18.    From the above the key ingredients of the offence are;

i)   When the offender is armed with dangerous or offensive weapons.

ii)  In the company of one or more persons.

iii) Attacks before or after the act of robbery or uses any other violence means.

It is apparent from the evidence tendered at the trial court that though the Appellant was armed with bows and arrows, there was no motive to steal/rob anything from the complainant or anyone. As conceded by the Respondent herein, there was no mens rea to commit robbery or theft and that was fatal to charge facing the Appellant.  The charge of robbery with violence was simply unsustainable in the absence of motive/intention to steal/rob.

19.   The Appellant’s defence was quite detailed and I agree with the Appellant that the trial court appears to have misdirected itself on the same because looking at what the Appellant (DW1), his wife (DW2),  DW4 (the Area Chief William Kaumbuthu), (DW6) and PW8 told the trial court, there was every reason to doubt the prosecution’s case particularly on the question of the charge facing the Appellant (robbery with violence).  The chief told the trial court that he found the motorcycle abandoned at the home of the accused which in my view lends credence to the defence made by the Appellant that the complainant and PW3 (owner of the motorcycle) went  to his house where a fight erupted which resulted to the injuries suffered by the complainant.

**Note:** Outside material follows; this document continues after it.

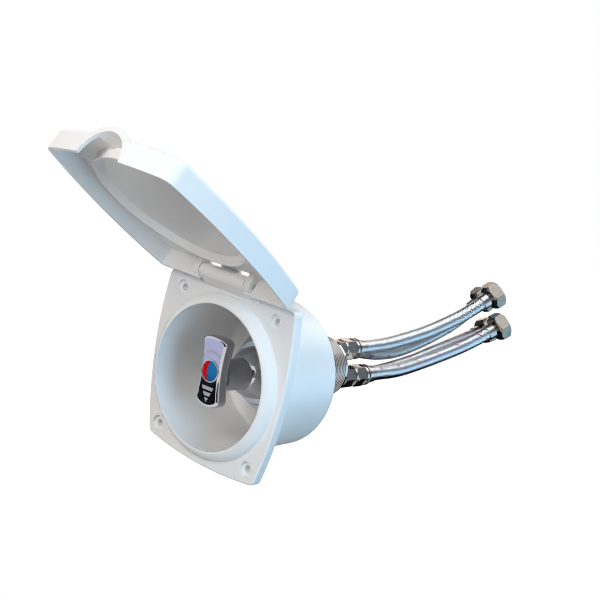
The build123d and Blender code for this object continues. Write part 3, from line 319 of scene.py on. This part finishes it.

20.    From the evidence tendered by both the prosecution and the defence, it was a misdirection by the trial court to find that the evidence tendered was sufficient to found a conviction on the charge of robbery with violence.  That was erroneous because the evidence tendered did not support the said charge at all.

21.   It is true that Section 179(2) of the Penal Code provides that an accused person may be convicted of a lesser offence other than the one he is charged with.  The Section reads;

“ When  a person is charged with an offence and the facts are proved which reduces it to a minor offence, he may be convicted of the minor offence although he was not charged with it.”

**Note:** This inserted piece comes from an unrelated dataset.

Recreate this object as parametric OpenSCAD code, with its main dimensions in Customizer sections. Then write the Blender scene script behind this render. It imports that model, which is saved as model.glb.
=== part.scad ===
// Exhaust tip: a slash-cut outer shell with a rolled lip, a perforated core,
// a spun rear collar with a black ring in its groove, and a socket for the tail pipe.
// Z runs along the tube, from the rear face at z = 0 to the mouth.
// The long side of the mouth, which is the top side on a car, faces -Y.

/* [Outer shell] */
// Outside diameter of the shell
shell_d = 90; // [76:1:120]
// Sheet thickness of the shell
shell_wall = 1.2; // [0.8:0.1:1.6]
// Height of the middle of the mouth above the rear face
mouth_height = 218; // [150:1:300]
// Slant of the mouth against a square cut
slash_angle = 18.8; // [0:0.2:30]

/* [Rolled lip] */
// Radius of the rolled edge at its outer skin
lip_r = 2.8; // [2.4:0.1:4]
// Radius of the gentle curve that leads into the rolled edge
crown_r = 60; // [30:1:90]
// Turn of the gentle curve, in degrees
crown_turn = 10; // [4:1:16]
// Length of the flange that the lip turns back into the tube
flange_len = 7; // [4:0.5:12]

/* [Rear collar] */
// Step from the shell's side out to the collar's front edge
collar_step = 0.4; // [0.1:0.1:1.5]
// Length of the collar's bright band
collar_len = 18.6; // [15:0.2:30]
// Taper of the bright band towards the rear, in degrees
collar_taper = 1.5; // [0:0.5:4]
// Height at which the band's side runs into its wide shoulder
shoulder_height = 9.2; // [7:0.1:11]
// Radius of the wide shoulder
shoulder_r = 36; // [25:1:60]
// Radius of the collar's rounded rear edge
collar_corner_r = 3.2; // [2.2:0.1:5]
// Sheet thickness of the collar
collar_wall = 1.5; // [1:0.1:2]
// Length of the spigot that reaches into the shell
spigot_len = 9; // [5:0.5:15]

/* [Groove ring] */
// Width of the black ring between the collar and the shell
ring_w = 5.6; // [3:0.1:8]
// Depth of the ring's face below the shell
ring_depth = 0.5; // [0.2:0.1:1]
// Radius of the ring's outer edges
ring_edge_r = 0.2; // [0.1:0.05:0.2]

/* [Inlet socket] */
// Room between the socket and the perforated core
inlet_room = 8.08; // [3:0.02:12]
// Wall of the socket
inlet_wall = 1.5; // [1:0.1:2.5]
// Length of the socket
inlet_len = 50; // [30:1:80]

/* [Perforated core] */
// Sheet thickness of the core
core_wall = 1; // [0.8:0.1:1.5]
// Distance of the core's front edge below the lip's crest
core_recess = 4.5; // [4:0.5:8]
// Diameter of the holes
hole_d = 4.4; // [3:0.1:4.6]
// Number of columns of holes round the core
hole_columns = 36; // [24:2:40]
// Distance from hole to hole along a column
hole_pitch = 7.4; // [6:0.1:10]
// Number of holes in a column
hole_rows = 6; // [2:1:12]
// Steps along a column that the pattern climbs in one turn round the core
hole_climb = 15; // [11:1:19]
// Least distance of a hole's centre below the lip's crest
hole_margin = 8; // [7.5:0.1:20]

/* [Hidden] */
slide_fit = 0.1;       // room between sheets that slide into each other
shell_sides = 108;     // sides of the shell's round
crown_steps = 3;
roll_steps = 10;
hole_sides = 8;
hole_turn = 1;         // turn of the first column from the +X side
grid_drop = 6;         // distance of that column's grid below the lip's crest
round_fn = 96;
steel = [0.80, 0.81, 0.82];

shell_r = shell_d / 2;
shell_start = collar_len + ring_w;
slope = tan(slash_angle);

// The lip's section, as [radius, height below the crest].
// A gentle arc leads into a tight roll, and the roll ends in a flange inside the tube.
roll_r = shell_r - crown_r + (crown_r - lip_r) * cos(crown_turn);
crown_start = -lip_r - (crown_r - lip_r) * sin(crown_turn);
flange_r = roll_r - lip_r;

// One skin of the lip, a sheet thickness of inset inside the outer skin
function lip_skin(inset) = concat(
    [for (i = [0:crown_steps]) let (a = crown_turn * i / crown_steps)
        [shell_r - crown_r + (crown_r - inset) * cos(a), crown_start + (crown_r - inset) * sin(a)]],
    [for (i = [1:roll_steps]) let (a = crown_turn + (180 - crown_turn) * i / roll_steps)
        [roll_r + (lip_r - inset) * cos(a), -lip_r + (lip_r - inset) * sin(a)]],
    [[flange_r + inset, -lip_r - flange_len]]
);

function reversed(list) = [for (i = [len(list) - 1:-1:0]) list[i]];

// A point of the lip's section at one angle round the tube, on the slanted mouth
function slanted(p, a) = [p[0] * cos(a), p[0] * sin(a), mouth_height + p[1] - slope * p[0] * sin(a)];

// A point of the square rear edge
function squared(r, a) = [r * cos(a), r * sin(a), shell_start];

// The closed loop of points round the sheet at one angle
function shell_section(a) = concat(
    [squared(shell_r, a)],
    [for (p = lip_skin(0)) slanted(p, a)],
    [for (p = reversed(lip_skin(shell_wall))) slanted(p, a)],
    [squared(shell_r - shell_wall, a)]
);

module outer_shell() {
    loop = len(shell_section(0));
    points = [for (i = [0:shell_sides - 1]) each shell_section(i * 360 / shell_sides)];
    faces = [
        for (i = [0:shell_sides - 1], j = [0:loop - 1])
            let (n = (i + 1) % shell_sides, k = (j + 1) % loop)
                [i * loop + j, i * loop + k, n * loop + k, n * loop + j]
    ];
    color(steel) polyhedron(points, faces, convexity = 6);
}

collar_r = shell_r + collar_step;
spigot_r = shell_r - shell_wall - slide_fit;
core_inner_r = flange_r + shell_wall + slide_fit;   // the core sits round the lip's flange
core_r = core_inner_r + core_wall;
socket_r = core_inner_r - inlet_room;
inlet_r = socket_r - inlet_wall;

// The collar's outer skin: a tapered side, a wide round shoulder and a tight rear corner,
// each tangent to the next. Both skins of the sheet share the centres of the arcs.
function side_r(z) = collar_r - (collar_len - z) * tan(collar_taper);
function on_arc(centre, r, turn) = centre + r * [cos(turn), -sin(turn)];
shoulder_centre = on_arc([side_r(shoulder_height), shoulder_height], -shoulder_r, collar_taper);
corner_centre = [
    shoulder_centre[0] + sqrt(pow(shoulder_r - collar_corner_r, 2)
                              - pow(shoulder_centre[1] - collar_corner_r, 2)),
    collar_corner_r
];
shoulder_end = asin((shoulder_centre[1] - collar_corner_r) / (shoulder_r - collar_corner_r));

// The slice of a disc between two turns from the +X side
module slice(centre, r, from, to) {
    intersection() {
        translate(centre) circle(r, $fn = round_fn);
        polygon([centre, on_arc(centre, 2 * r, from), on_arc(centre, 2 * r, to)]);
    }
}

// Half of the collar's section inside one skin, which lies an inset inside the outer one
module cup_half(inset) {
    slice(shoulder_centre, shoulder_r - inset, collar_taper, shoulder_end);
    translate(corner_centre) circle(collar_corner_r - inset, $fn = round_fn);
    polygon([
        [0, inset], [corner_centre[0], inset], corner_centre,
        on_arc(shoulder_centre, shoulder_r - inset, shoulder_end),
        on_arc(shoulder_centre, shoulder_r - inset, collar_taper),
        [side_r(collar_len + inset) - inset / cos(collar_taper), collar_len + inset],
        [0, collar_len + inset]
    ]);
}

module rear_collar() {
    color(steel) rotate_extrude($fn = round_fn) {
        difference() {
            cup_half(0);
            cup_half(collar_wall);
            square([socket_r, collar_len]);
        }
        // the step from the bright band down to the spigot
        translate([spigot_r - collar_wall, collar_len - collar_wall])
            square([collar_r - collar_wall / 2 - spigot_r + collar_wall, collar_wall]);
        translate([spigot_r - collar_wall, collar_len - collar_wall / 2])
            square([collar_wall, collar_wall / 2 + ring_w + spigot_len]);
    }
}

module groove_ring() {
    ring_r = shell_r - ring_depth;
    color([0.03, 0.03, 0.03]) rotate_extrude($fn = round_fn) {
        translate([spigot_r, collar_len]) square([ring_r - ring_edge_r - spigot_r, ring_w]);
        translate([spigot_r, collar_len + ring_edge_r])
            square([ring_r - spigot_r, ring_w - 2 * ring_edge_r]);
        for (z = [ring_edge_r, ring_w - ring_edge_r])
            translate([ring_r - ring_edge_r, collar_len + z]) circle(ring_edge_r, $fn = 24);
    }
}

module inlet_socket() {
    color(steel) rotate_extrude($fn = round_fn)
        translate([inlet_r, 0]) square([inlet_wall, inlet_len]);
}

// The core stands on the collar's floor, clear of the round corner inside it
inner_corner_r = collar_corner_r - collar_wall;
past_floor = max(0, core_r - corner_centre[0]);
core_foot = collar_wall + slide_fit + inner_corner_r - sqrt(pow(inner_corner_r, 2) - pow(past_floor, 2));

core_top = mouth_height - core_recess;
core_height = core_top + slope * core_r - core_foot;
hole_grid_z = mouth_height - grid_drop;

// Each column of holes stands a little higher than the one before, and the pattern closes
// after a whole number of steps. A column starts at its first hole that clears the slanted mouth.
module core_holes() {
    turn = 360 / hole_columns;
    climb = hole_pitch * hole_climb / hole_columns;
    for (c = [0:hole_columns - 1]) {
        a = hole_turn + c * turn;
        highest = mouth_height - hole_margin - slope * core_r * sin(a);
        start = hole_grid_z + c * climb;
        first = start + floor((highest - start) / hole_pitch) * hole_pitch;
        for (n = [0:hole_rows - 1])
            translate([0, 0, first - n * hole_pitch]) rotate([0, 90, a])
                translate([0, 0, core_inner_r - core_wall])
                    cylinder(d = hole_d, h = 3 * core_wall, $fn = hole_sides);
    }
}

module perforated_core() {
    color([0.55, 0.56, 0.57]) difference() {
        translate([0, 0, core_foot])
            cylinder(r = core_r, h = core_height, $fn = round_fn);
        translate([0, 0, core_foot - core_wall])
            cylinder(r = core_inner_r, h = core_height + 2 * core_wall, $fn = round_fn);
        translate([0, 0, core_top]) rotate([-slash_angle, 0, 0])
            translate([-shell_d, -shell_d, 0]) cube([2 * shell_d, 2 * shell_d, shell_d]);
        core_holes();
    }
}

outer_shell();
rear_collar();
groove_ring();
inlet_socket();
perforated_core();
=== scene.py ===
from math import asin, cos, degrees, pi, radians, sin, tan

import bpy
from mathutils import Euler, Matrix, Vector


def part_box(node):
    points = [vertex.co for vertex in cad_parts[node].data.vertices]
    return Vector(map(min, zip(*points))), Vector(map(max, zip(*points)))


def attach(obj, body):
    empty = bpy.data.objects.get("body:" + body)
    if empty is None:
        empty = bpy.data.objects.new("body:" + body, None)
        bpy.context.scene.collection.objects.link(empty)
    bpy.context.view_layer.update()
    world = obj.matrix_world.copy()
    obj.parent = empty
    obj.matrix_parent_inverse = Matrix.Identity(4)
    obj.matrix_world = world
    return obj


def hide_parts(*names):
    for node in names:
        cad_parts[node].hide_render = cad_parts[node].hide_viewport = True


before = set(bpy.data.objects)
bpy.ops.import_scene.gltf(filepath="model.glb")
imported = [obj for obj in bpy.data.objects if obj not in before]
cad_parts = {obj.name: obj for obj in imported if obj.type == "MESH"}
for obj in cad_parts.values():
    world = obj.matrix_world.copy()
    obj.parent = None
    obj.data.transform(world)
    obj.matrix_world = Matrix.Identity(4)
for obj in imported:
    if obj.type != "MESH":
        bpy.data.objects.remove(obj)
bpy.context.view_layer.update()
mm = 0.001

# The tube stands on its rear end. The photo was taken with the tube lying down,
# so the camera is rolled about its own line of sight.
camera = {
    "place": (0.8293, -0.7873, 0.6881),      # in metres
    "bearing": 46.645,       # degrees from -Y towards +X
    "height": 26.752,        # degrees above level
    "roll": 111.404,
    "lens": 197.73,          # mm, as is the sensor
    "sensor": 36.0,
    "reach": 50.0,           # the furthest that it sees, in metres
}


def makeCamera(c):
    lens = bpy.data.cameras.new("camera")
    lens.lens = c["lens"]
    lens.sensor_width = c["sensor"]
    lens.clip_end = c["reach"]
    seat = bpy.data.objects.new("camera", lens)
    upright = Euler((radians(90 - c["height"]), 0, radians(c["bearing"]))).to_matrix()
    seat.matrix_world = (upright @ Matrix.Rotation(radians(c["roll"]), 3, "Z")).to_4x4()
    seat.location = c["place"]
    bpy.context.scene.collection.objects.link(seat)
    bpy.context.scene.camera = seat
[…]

As I have observed above the record shows that initially the Appellant had been charged with assault causing actual bodily harm, the same was amended which amendment in my considered view was ill-advised.

22.   I have re-evaluated the evidence tendered and it is apparent that the Appellant attacked and seriously wounded the complainant after reportedly attacking  the complainant’s father in law.  The Appellant’s claims he did so in self defence but the fact that he at the same time stated that he was very drank explains why he went beserk attacking anyone in sight.  Going by the P3 tendered as P Exhibit 1 by David Nyaga a clinical officer at Marimanti District Hospital, I am satisfied beyond doubt that the Appellant assaulted the complainant and caused him actual bodily harm.  He ought to have been charged with that offence and given that he was not and the evidence adduced indicates he had committed that offence, this court under Section 179(2) hereby finds him guilty of that offence and is convicted accordingly.

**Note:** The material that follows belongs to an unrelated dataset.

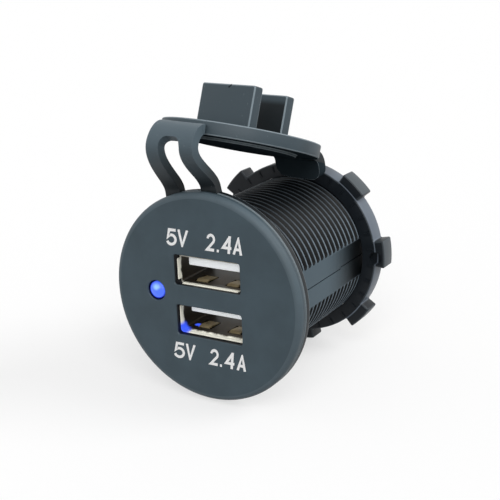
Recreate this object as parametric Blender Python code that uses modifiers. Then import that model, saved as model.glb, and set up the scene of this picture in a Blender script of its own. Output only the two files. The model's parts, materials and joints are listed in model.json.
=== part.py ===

In the end for the above reasons this appeal largely succeeds.  The conviction of the Appellant on the offence of robbery with violence Contrary to Section 296(2) of the Penal Code is hereby set aside.  The life sentence imposed on him is hereby reversed.  This court further for the reasons advanced hereby finds that the Appellant was guilty of a lesser offence of assault causing actual bodily harm contrary to Section 251 of Penal Code.  He is hereby convicted accordingly and sentenced to serve 2 years imprisonment from the date he was convicted in the lower court (13th November 2019) to enable him reform and abandon his violent conduct.

Dated, signed and delivered at Chuka this 30th day of July 2020.

R. K. LIMO

JUDGE

30/7/2020

Judgment dated signed and delivered via zoom in presence of Appellant in person and in presence of Momanyi for the Respondent.